> **What is required**:
Identify every line containing the word "that" and reproduce each one.
################
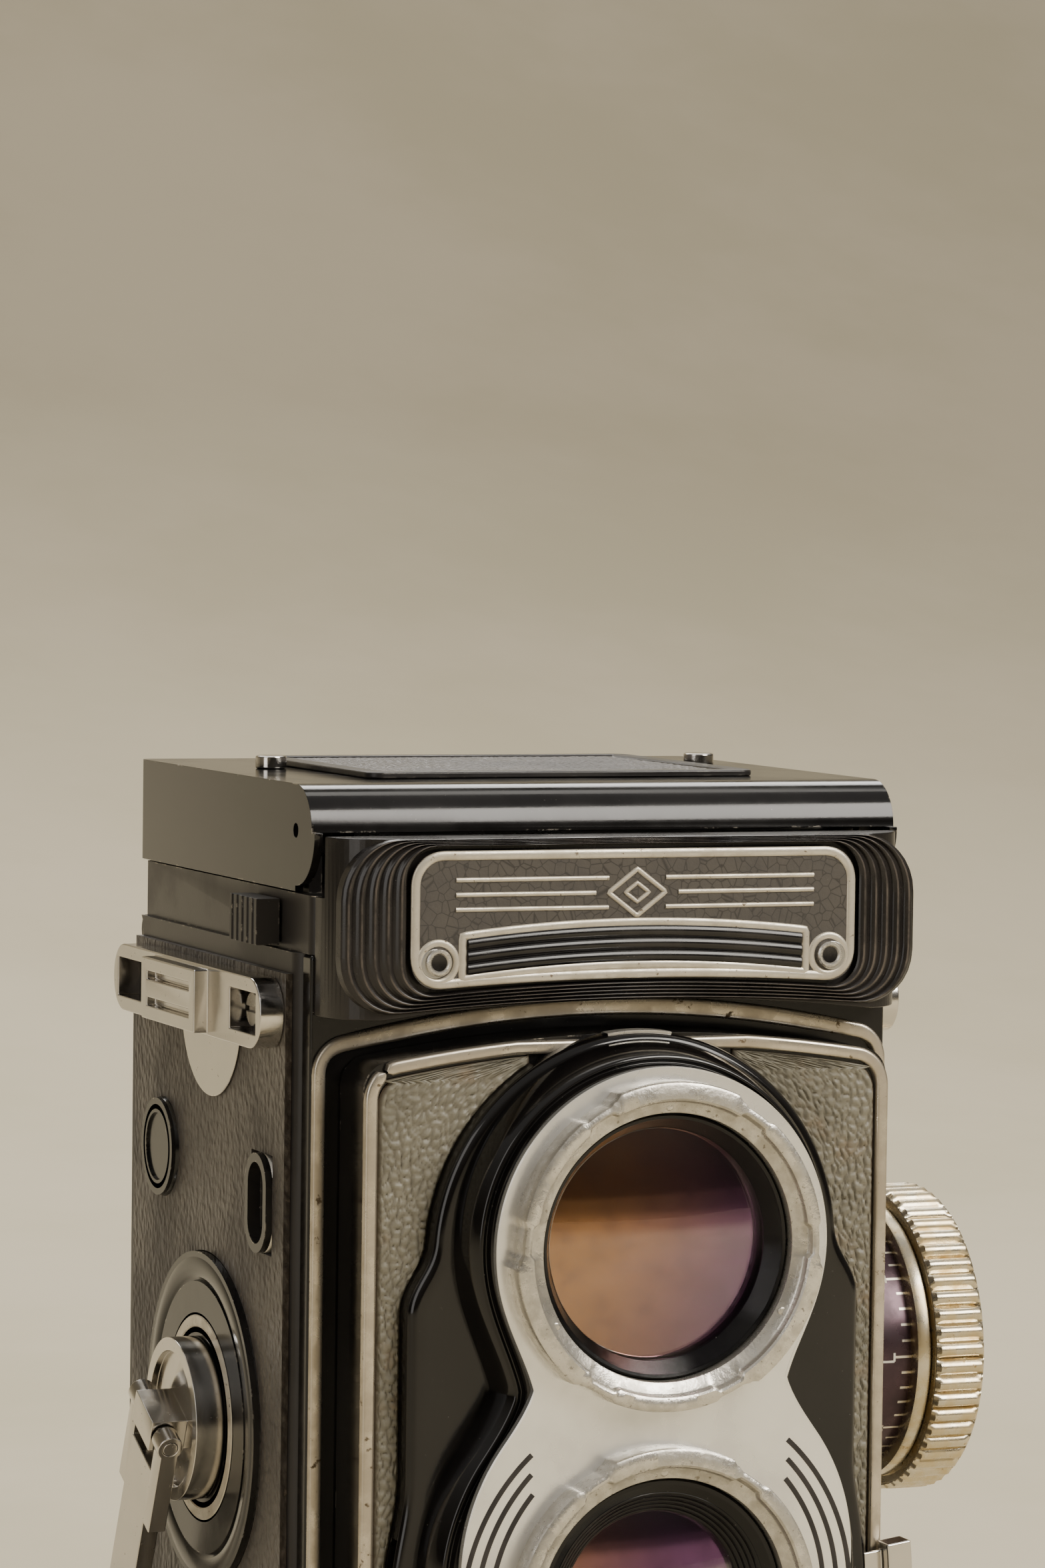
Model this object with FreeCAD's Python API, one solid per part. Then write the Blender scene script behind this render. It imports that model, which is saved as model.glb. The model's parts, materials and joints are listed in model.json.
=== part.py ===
import FreeCAD, Part
import math
import os
from FreeCAD import Vector

# Twin lens reflex camera for 6x6 roll film, in millimetres.
# Origin: centre of the tripod socket's mouth, level with the feet. +Z up, front towards -Y.

os.makedirs("parts", exist_ok=True)

# ---- overall sizes -------------------------------------------------------------------
body_width = 76.0            # over the side leather
body_depth = 58.5            # front wall's face to the back door's seam
body_height = 119.5          # feet to the top of the casting
front_y = -25.5              # front wall's outer face
wall = 2.0                   # casting wall
leather = 0.8                # covering on the sides
running_gap = 0.3            # between pieces that pass each other
pin_gap = 0.05               # radial clearance of pins and shafts in their holes
floor_gap = 1.4              # feet's height under the door's bottom plate
door_thick = 2.5
lens_pitch = 42.0
taking_z = 45.0
bayonet_bore = 15.4          # radius
bayonet_rim = 19.2           # radius
focus_travel = 6.8
focus_turn = math.radians(300)

# ---- sizes that follow -----------------------------------------------------------------
half = body_width / 2 - leather              # casting's half width
inner = half - wall
back_y = front_y + body_depth                # rear seam
inside_front = front_y + wall
bottom_z = floor_gap + door_thick + running_gap
top_z = body_height
viewing_z = taking_z + lens_pitch
hood_base_top = top_z + 6.8
lid_axis = Vector(0, front_y + 1.5, hood_base_top + 7.3)
lid_top = lid_axis.z + 5.4
lid_under = lid_top - 0.8
cam_rise = focus_travel / focus_turn         # mm per radian

X = Vector(1, 0, 0)
Y = Vector(0, 1, 0)
Z = Vector(0, 0, 1)
nodes = {}


def block(x, y, z):
    """Box between the two ends given for each direction."""
    return Part.makeBox(x[1] - x[0], y[1] - y[0], z[1] - z[0], Vector(x[0], y[0], z[0]))


def rod(radius, start, end):
    """Cylinder between two points."""
    start, end = Vector(*start), Vector(*end)
    return Part.makeCylinder(radius, (end - start).Length, start, end - start)


def tube(outer, bore, start, end):
    return rod(outer, start, end).cut(rod(bore, start, end))


def fuse(*shapes):
    return shapes[0].fuse(list(shapes[1:])).removeSplitter()


def mirrored(shape):
    """The same shape on the other side of the middle plane."""
    return shape.mirror(Vector(0, 0, 0), X)


def pair(shape):
    """Two separate solids, one on each side."""
    return Part.makeCompound([shape, mirrored(shape)])


def panel(points, y):
    """Plate with the outline points (x, z), between two depths y."""
    wire = Part.makePolygon([Vector(px, y[0], pz) for px, pz in points + points[:1]])
    return Part.Face(wire).extrude(Vector(0, y[1] - y[0], 0))


def side_panel(points, x):
    """Plate with the outline points (y, z), between two places x."""
    wire = Part.makePolygon([Vector(x[0], py, pz) for py, pz in points + points[:1]])
    return Part.Face(wire).extrude(Vector(x[1] - x[0], 0, 0))


def rounded(shape, radius, keep):
    """Fillet the straight edges that keep(edge) picks."""
    edges = [e for e in shape.Edges if keep(e)]
    return shape.makeFillet(radius, edges) if edges else shape


def runs_along(axis):
    """Picks the straight edges that lie along an axis."""
    def test(edge):
        if edge.Curve.TypeId != "Part::GeomLine":
            return False
        return abs(edge.tangentAt(edge.FirstParameter).dot(axis)) > 0.999
    return test


def arch(half_width, z_low, z_side, z_top, y, corner=3.0):
    """Plate with straight sides and a shallow arched top, its corners rounded."""
    rise = z_top - z_side
    radius = (half_width ** 2 + rise ** 2) / (2 * rise)
    plate = block((-half_width, half_width), y, (z_low, z_top))
    crown = rod(radius, (0, y[0] - 1, z_top - radius), (0, y[1] + 1, z_top - radius))
    plate = plate.common(crown).removeSplitter()
    return rounded(plate, corner, runs_along(Y))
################
> **Response to this task**:
Model this object with FreeCAD's Python API, one solid per part. Then write the Blender scene script behind this render. It imports that model, which is saved as model.glb. The model's parts, materials and joints are listed in model.json.
running_gap = 0.3            # between pieces that pass each other
# ---- sizes that follow -----------------------------------------------------------------
    """Fillet the straight edges that keep(edge) picks."""
    """Picks the straight edges that lie along an axis."""